Gods of Manhattan
- First edition
- Author: Scott Mebus
- Cover artist: Brandon Dorman
- Language: English
- Series: Gods of Manhattan
- Subject: Children's fiction, Fantasy
- Publisher: Dutton Penguin
- Publication date: April 17, 2008
- Publication place: United States
- Media type: Print (hardback, paperback), e-book, audiobook
- Pages: 272 pages
- ISBN: 978-0-525-47955-0
- Followed by: Spirits in the Park

= Gods of Manhattan =

2008 novel by Scott Mebus

Gods of Manhattan is a 2008 children's novel by Scott Mebus. The book was first released on April 17, 2008 through Dutton Penguin and follows a young boy that has discovered a city that runs parallel to Manhattan.

==Synopsis==
The book follows Rory Hennessy, a thirteen-year-old boy that gains the ability to see Mannahatta, a spirit city existing in parallel with Manhattan. A gift that a magician showed Rory. The city is full of legendary persons such as Babe Ruth and Alexander Hamilton, people who have remembered so much that they have been made into immortal gods in the process.

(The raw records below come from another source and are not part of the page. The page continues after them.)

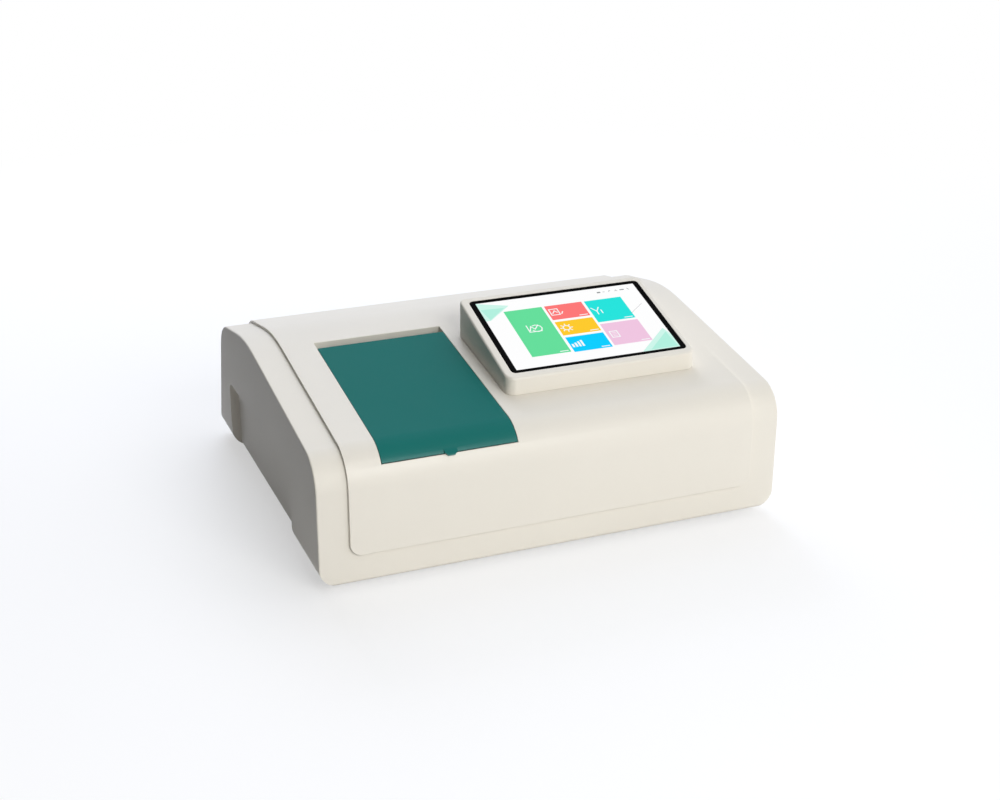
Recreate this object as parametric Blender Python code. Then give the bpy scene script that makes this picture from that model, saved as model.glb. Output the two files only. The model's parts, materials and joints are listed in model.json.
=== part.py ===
"""Bench UV-visible spectrophotometer, built as separate pieces in metres, +Z up.

The case frame used below has its origin in the middle of the front face's foot: X runs to
the right, Y to the back and Z up from the underside of the case. Three tilted frames lie in
it: the sloping top, the screen and the leaning back. Each piece is one closed solid.
"""
import math

import bmesh
import bpy
from mathutils import Matrix, Vector

# Case: overall outline seen from the side
BODY_WIDTH = 0.470
CASE_DEPTH = 0.392
SLOPE_FOOT_HEIGHT = 0.1225
SLOPE_ANGLE = math.radians(7.2)
PEAK_DISTANCE = 0.252
FALL_ANGLE = math.radians(11.7)
BACK_LEAN = math.radians(14.2)
FRONT_BEND_RADIUS = 0.033
PEAK_RADIUS = 0.200
REAR_BEND_RADIUS = 0.038
LOWER_EDGE_RADIUS = 0.0035
SIDE_FOOT_RADIUS = 0.020
CHEEK_EDGE_RADIUS = 0.0016
CASE_WALL = 0.003
CHEEK_WIDTH = 0.0295
BAND_HEIGHT = 0.029
REAR_SILL_HEIGHT = 0.014

# Clearances shared by the whole part
SEAT_GAP = 0.0003
RUNNING_GAP = 0.0008
OVERRUN = 0.020
MINIMUM_RADIUS = 0.0004
SAME_POINT = 0.00001

# Hand holds in the lower edge of the cheeks
HOLD_FRONT = 0.092
HOLD_REAR_SETBACK = 0.083
HOLD_TOP = 0.083
HOLD_DEPTH = 0.009
HOLD_CORNER_RADIUS = 0.012
HOLD_FOOT_RADIUS = 0.008

# Main cover
COVER_PROUD = 0.003
COVER_OVERLAP = 0.004
COVER_CORNER_RADIUS = 0.012
COVER_REAR_MARGIN = 0.0083
SKIRT_DEPTH = 0.008
SKIRT_WALL = 0.0025
SKIRT_GAP = 0.0004
FLANGE_DEPTH = 0.012
CABLE_HOLE_RADIUS = 0.015

# Sample lid
LID_CENTRE_INSET = 0.129
LID_WIDTH = 0.1315
LID_REAR_RUN = 0.2066
LID_FRONT_ANGLE = math.radians(35.0)
LID_THICKNESS = 0.003
LID_SIDE_GAP = 0.0006
LID_REAR_SLOT = 0.0125
LID_RIM_WALL = 0.002
LID_RIM_DEPTH = 0.006
TAB_WIDTH = 0.0125
TAB_TIP_WIDTH = 0.006
TAB_REACH = 0.0032
TAB_THICKNESS = 0.0022

# Lid hinge
HINGE_SETBACK = 0.004
HINGE_DROP = 0.006
HINGE_PIN_RADIUS = 0.0015
HINGE_EAR_RADIUS = 0.004
HINGE_EAR_WIDTH = 0.006
HINGE_EAR_INSET = 0.016
HINGE_TO_TUB = 0.0087
BRACKET_WIDTH = 0.005
BRACKET_RADIUS = 0.0045
BRACKET_FOOT_WIDTH = 0.014
BRACKET_FOOT_HEIGHT = 0.022
BRACKET_PLATE = 0.002
HINGE_WELL_DEPTH = 0.017
HINGE_WELL_SETBACK = 0.0051

# Feet
FOOT_HEIGHT = 0.007
FOOT_RADIUS = 0.0105
FOOT_TREAD_RADIUS = 0.009
FOOT_RECESS_RADIUS = 0.0045
FOOT_RECESS_DEPTH = 0.003
FOOT_INSET_X = 0.040
FOOT_FRONT = 0.034
FOOT_REAR_SETBACK = 0.047

# Optical bench plate
BENCH_SIDE_INSET = 0.022
BENCH_FRONT = 0.012
BENCH_REAR_SETBACK = 0.032
BENCH_THICKNESS = 0.006
BENCH_CORNER_RADIUS = 0.014

# Beam through the sample compartment, along X
BEAM_DROP = 0.0385
BEAM_DISTANCE = 0.1125

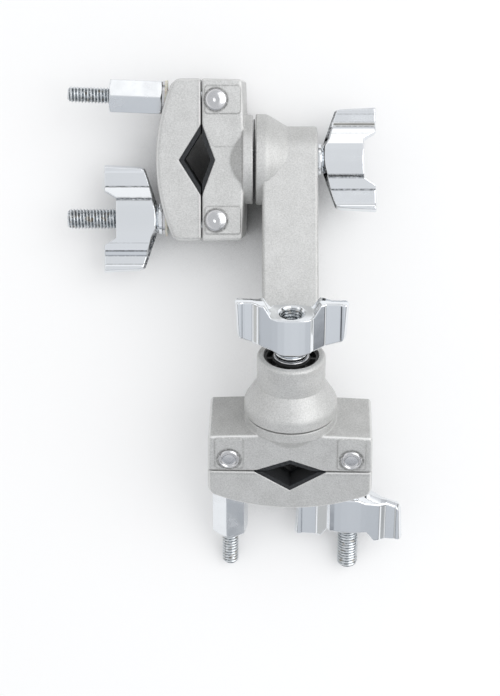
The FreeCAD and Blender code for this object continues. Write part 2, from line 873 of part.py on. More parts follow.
def make_clamp(clamp, frame, disc_gap, hex_lean, wing_turn, hex_turn, hub_turn):
    make_inner_jaw(f"{clamp}_inner_jaw", frame)
    make_outer_jaw(f"{clamp}_outer_jaw", frame)
    make_liner(f"{clamp}_inner_liner", size.inner_notch, 1.0, frame)
    make_liner(f"{clamp}_outer_liner", size.outer_notch, -1.0, frame)
    make_bolt_set(clamp, "wing", -1.0, frame, 0.0, wing_turn)
    make_bolt_set(clamp, "hex", 1.0, frame, hex_lean, hex_turn)
    make_hub_bolt(f"{clamp}_hub_bolt", disc_gap, frame)
    washer_start = size.jaw_disc_face + (disc_gap - size.friction_washer) / 2
    bore = size.hub_bolt_radius + size.washer_play
    friction = f"{clamp}_friction_washer"
    ring(friction, bore, size.friction_washer_radius, washer_start, size.friction_washer, frame)
    rim = size.jaw_disc_face + disc_gap + size.hub_height
    ring(f"{clamp}_hub_washer", bore, size.hub_washer_radius, rim - size.hub_washer, size.hub_washer, frame)
    hub_nut_place = frame * shift(rim) * turn_about(X_AXIS, hub_turn)
    make_wing_nut(f"{clamp}_hub_wing_nut", size.hub_bolt_radius, hub_nut_place)
    make_bush(f"{clamp}_bush", frame * shift(size.jaw_disc_face + disc_gap))


upper_frame = turn_about(X_AXIS, size.upper_lean)
arm_frame = shift(size.jaw_disc_face + size.upper_disc_gap) * turn_about(X_AXIS, -size.arm_tilt)
lower_hub = shift(bar_middle, -size.arm_length, size.arm_rise) * turn_about(X_AXIS, size.arm_bend)
lower_hub = arm_frame * lower_hub * turn_about(Z_AXIS, 90)
lower_swivel = turn_about(X_AXIS, -size.lower_roll)
lower_frame = lower_hub * lower_swivel * shift(-(size.jaw_disc_face + size.lower_disc_gap))

make_arm(arm_frame)
make_clamp(
    "upper",
    upper_frame,
    size.upper_disc_gap,
    size.hex_lean,
    size.upper_wing_turn,
    size.upper_hex_turn,
    size.upper_hub_turn,
)
make_clamp(
    "lower",
    lower_frame,
    size.lower_disc_gap,
    as_size(0.0),
    size.lower_wing_turn,
    size.lower_hex_turn,
    size.lower_hub_turn,
)

# Every object must have built, and every piece must be one valid solid, before anything is written

document.recompute()
for item in document.Objects:
    for state in ("Invalid", "Error"):
        if state in item.State:
            raise RuntimeError(f"{item.Label} did not build: {item.State}")
pieces = [item for item in document.Objects if item.isDerivedFrom("PartDesign::Body")]
for piece in pieces:
    if piece.Shape.isNull() or not piece.Shape.isValid() or len(piece.Shape.Solids) != 1:
        raise RuntimeError(f"{piece.Label} is not one valid solid")

os.makedirs("parts", exist_ok=True)
for piece in pieces:
    piece.Shape.exportStep(f"parts/{piece.Label}.step")
print(len(pieces), "pieces written")
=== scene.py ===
"""The looks of an angle clamp: two V jaw tube clamps on the ends of a cranked cast arm.

Lengths are in millimetres until a piece is made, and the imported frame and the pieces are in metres.
A clamp's own frame has X from its jaws to the arm's hub, Y towards its hex nut and Z along its groove.
"""

import math

import bpy
import numpy as np
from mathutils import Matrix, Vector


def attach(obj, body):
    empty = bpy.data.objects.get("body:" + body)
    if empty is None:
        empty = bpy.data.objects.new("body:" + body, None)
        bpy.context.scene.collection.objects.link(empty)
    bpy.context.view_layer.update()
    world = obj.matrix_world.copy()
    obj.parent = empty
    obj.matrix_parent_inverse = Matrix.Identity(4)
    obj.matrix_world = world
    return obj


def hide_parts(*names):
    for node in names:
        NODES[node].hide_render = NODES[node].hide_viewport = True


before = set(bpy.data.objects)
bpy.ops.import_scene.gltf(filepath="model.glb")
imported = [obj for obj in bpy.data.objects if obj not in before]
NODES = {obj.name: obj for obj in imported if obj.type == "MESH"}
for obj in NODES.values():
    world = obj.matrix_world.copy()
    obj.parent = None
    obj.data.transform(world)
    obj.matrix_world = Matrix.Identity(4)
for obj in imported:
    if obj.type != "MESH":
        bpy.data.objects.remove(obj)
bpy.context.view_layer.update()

# Sizes that several sections share, the same as the part's own
DISC_FACE = 19.45
DISC_GAP = {"upper": 1.12, "lower": 0.6}
HUB_HEIGHT = 23.6
BAR_START, BAR_WIDTH = 2.45, 21.15
ARM_LENGTH, ARM_RISE = 97.4, 8.35
ARM_TILT, ARM_BEND = 8.5, 40.0
UPPER_LEAN, LOWER_ROLL = 6.3, 1.3
HEX_LEAN = {"upper": 2.2, "lower": 0.0}
RIVET_DEPTH, RIVET_SPREAD = 5.5, 22.8
SEAT_LEVEL, SEAT_GAP = 13.2, 0.1
NYLON_THICKNESS, STEEL_THICKNESS = 0.9, 0.95
NUT_BASE = RIVET_DEPTH + SEAT_LEVEL + SEAT_GAP + NYLON_THICKNESS + STEEL_THICKNESS
BOLT_REACH = {"wing": 51.9 + RIVET_DEPTH, "hex": 51.5 + RIVET_DEPTH}
BOLT_RADIUS = {"wing": 3.9, "hex": 3.1, "hub": 4.0}
PITCH = {"wing": 1.25, "hex": 1.27, "hub": 1.25}
THREAD_DEPTH = 0.62
# How far each nut is turned at rest, in degrees
TURNS = {
    "upper": {"wing": 3.0, "hex": 30.0, "hub": -15.0},
    "lower": {"wing": 5.0, "hex": 39.5, "hub": -1.0},
}
FLOOR = -17.4
TO_METRES = 0.001

# How finely turned pieces and threads are divided
AROUND = 64
THREAD_AROUND, ROWS_PER_PITCH = 40, 8


# Frames, each a 4 by 4 array


def shift(x=0.0, y=0.0, z=0.0):
    """The frame that is moved by these lengths."""
    moved = np.eye(4)
    moved[:3, 3] = (x, y, z)
    return moved


def spin(axis, degrees):
    """The frame that is turned about one of its axes."""
    turned = np.eye(4)
    i, j = {"x": (1, 2), "y": (2, 0), "z": (0, 1)}[axis]
    c, s = math.cos(math.radians(degrees)), math.sin(math.radians(degrees))
    turned[i, i], turned[i, j], turned[j, i], turned[j, j] = c, -s, s, c
    return turned


ARM = shift(DISC_FACE + DISC_GAP["upper"]) @ spin("x", -ARM_TILT)
ELBOW = ARM @ shift(BAR_START + BAR_WIDTH / 2, -ARM_LENGTH, ARM_RISE)
LOWER_HUB = ELBOW @ spin("x", ARM_BEND) @ spin("z", 90.0)
CLAMPS = {
    "upper": spin("x", UPPER_LEAN),
    "lower": LOWER_HUB @ spin("x", -LOWER_ROLL) @ shift(-DISC_FACE - DISC_GAP["lower"]),
}
SIDE = {"wing": -1.0, "hex": 1.0}


def bolt_frame(clamp, name):
    """A swing bolt's frame, with X from the rivet along the bolt."""
    side = SIDE[name]
    lean = HEX_LEAN[clamp] if name == "hex" else 0.0
    rivet = CLAMPS[clamp] @ shift(RIVET_DEPTH, side * RIVET_SPREAD)
    return rivet @ spin("z", 180.0 - side * lean)


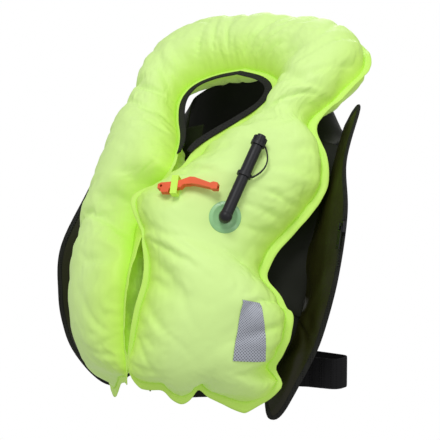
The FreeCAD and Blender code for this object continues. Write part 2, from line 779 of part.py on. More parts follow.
def inflator_body():
    """Moulded body: cross bore for the stem, gas socket below, lugs for the lever in front."""
    size = INFLATOR_SIZE
    body = rounded_box(size, (-size[0] / 2, -size[1] / 2, -size[2] / 2), 3.0)
    body = body.cut(cylinder(5.3, 40, V(-20, 0, 4), V(1, 0, 0)))
    body = body.cut(cylinder(7.0, 16, V(0, 0, -size[2] / 2 - 1)))
    body = body.cut(cylinder(1.5, 6, V(0, 0, -size[2] / 2 + 14)))
    lever_y, lever_z = LEVER_AXIS
    lugs = [Part.makeBox(3.4, 8.0, 9.0, V(x, lever_y - 4.6, lever_z - 4.5)) for x in (-6.6, 3.2)]
    body = body.fuse(lugs).removeSplitter()
    body = body.cut(cylinder(1.6, 20, V(-10, lever_y, lever_z), V(1, 0, 0)))
    return on_inflator(body)


def cap_nut():
    """Nut that clamps the inflator on its stem."""
    nut = cylinder(8.5, 5.5)
    for i in range(8):
        cut = cylinder(1.4, 8, V(9.0, 0, -1))
        cut.rotate(V(0, 0, 0), V(0, 0, 1), 45 * i)
        nut = nut.cut(cut)
    nut = nut.cut(cylinder(5.05, 8, V(0, 0, -1)))
    nut = placed(nut, V(INFLATOR_SIZE[0] / 2 + 0.3, 0, 4), V(1, 0, 0), V(0, 0, 1))
    return on_inflator(nut)


def co2_cylinder():
    """Gas cylinder hung by its neck from the inflator's socket."""
    body = cylinder(GAS_RADIUS, GAS_LENGTH, V(0, 0, -GAS_LENGTH))
    body = body.makeFillet(8.0, [edge for edge in body.Edges if len(edge.Vertexes) == 1])
    gas = body.fuse(cylinder(6.5, 18, V(0, 0, -6))).removeSplitter()
    gas.translate(V(0, 0, -INFLATOR_SIZE[2] / 2 - 1.0))
    return on_inflator(gas)


def firing_lever():
    """Manual firing lever, hinged at the front of the inflator."""
    y, z = LEVER_AXIS
    eye = cylinder(3.2, 5.4, V(-2.7, y, z), V(1, 0, 0))
    arm = Part.makeBox(5.4, 3.2, 34, V(-2.7, y - 1.6, z - 34))
    tip = rounded_box((10.0, 4.0, 9.0), (-5.0, y - 1.6, z - 41), 1.0)
    lever = eye.fuse([arm, tip]).cut(cylinder(1.6, 8, V(-4, y, z), V(1, 0, 0))).removeSplitter()
    return on_inflator(lever)


def lever_pin():
    """Hinge pin of the firing lever."""
    y, z = LEVER_AXIS
    return on_inflator(cylinder(1.55, 14.4, V(-7.2, y, z), V(1, 0, 0)))


def piercing_pin():
    """Pin that the lever drives down into the gas cylinder's seal."""
    return on_inflator(cylinder(1.4, 5.4, V(0, 0, -INFLATOR_SIZE[2] / 2 + 14.6)))


def cartridge_cap():
    """Ribbed cap of the water-sensing cartridge, on top of the inflator."""
    cap = cylinder(11, 16)
    for i in range(12):
        rib = Part.makeBox(1.6, 1.8, 13, V(10.4, -0.9, 1.5))
        rib.rotate(V(0, 0, 0), V(0, 0, 1), 30 * i)
        cap = cap.fuse(rib)
    cap = cap.cut(cylinder(8.2, 13, V(0, 0, -1))).removeSplitter()
    cap.translate(V(0, 0, INFLATOR_SIZE[2] / 2 + 0.5))
    return on_inflator(cap)


def cartridge():
    """The pressed paper cartridge inside the cap."""
    return on_inflator(cylinder(7.6, 10, V(0, 0, INFLATOR_SIZE[2] / 2 + 0.6)))


# ---- build ----------------------------------------------------------------------------------
NODES = {
    "bladder": bladder, "neck_binding": neck_binding, "neck_yoke": neck_yoke,
    "zipper_slider": zipper_slider, "zipper_pull": zipper_pull,
    "belt_webbing": belt_webbing, "belt_lead": belt_lead, "belt_adjuster": belt_adjuster,
    "buckle_female": buckle_female, "buckle_male": buckle_male,
    "oral_flange": oral_flange, "oral_tube": oral_tube, "valve_body": valve_body,
    "valve_poppet": valve_poppet, "valve_spring": valve_spring, "dust_cap": dust_cap,
    "tether_ring": tether_ring, "cap_tether": cap_tether,
    "whistle": whistle, "whistle_keeper": whistle_keeper, "reflective_patch": reflective_patch,
    "manifold": manifold, "inflator_body": inflator_body, "cap_nut": cap_nut,
    "co2_cylinder": co2_cylinder, "firing_lever": firing_lever, "lever_pin": lever_pin,
    "piercing_pin": piercing_pin, "cartridge_cap": cartridge_cap, "cartridge": cartridge,
}
PAIRS = {
    "carrier_panel": carrier_panel, "cover_flap": cover_flap, "edge_tape": edge_tape,
    "zipper_chain": zipper_chain, "belt_loop": belt_loop,
}

for name, make in NODES.items():
    save(name, make())
for name, make in PAIRS.items():
    for hand, side in (("left", 1), ("right", -1)):
        save(name + "_" + hand, make(side))
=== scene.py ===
import json
import math

import bpy
import numpy as np
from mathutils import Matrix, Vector, noise
from mathutils.bvhtree import BVHTree


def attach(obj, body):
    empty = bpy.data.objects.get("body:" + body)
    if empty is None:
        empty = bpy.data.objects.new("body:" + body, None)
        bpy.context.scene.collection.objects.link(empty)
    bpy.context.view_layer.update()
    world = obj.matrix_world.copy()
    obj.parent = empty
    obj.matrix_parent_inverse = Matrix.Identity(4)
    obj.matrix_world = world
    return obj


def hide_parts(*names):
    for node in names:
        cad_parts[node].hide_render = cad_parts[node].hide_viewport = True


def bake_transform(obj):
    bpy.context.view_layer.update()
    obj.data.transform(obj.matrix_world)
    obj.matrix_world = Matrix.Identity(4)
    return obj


# Looks of an inflated life jacket, built round its CAD frame. Metres, +Z up, -Y is the
# wearer's front, +X the wearer's left. Tables are in millimetres and are scaled when used.

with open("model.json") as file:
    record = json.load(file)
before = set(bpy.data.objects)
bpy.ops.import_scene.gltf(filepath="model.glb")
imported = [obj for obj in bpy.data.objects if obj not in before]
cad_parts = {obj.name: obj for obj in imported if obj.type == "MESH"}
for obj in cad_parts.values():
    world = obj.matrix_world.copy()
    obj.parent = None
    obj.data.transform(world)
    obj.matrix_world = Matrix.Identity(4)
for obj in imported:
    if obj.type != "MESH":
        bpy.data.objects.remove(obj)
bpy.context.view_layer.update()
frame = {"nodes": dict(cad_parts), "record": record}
NODES = frame["nodes"]
MM = 0.001
RNG = np.random.default_rng(7)
HANDS = {1: "left", -1: "right"}      # of the wearer


# ---- camera, lights, stage
CAMERA_AZIMUTH, CAMERA_ELEVATION = math.radians(38), math.radians(7)
CAMERA_DISTANCE = 2.2
CAMERA_TARGET = Vector((-0.002, 0.0, -0.138))
CAMERA_LENS = 130.4
SENSOR_WIDTH = 36.0
# Name, place, disc size and power of each lamp.
LAMPS = [
    ("key_lamp", (0.9, -1.9, 2.3), 1.2, 45),
    ("side_lamp", (2.6, -0.4, 0.6), 1.2, 9),
    ("back_lamp", (-1.2, 2.2, 1.4), 1.6, 14),
]
LAMP_AIM = Vector((0.0, 0.0, -0.1))
SKY_STRENGTH = 0.52


def add_object(name, data):
    made = bpy.data.objects.new(name, data)
    bpy.context.scene.collection.objects.link(made)
    return made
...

Mannahatta is also home to the Munsees and papier-mache children, whom the gods rule over. When some of the Munsees are held captive in Central Park, Rory must find a way to free them.

==Reception==
Critical reception for the novel was positive, with Rick Riordan recommending it on his site. Kirkus Reviews gave a positive review for Gods of Manhattan, saying that the book had a "suspenseful climax" and "a satisfying sense of resolution at the end while leaving plenty of issues for future episodes". A staff blogger for Scholastic also gave praise for the novel, as did the SF Site.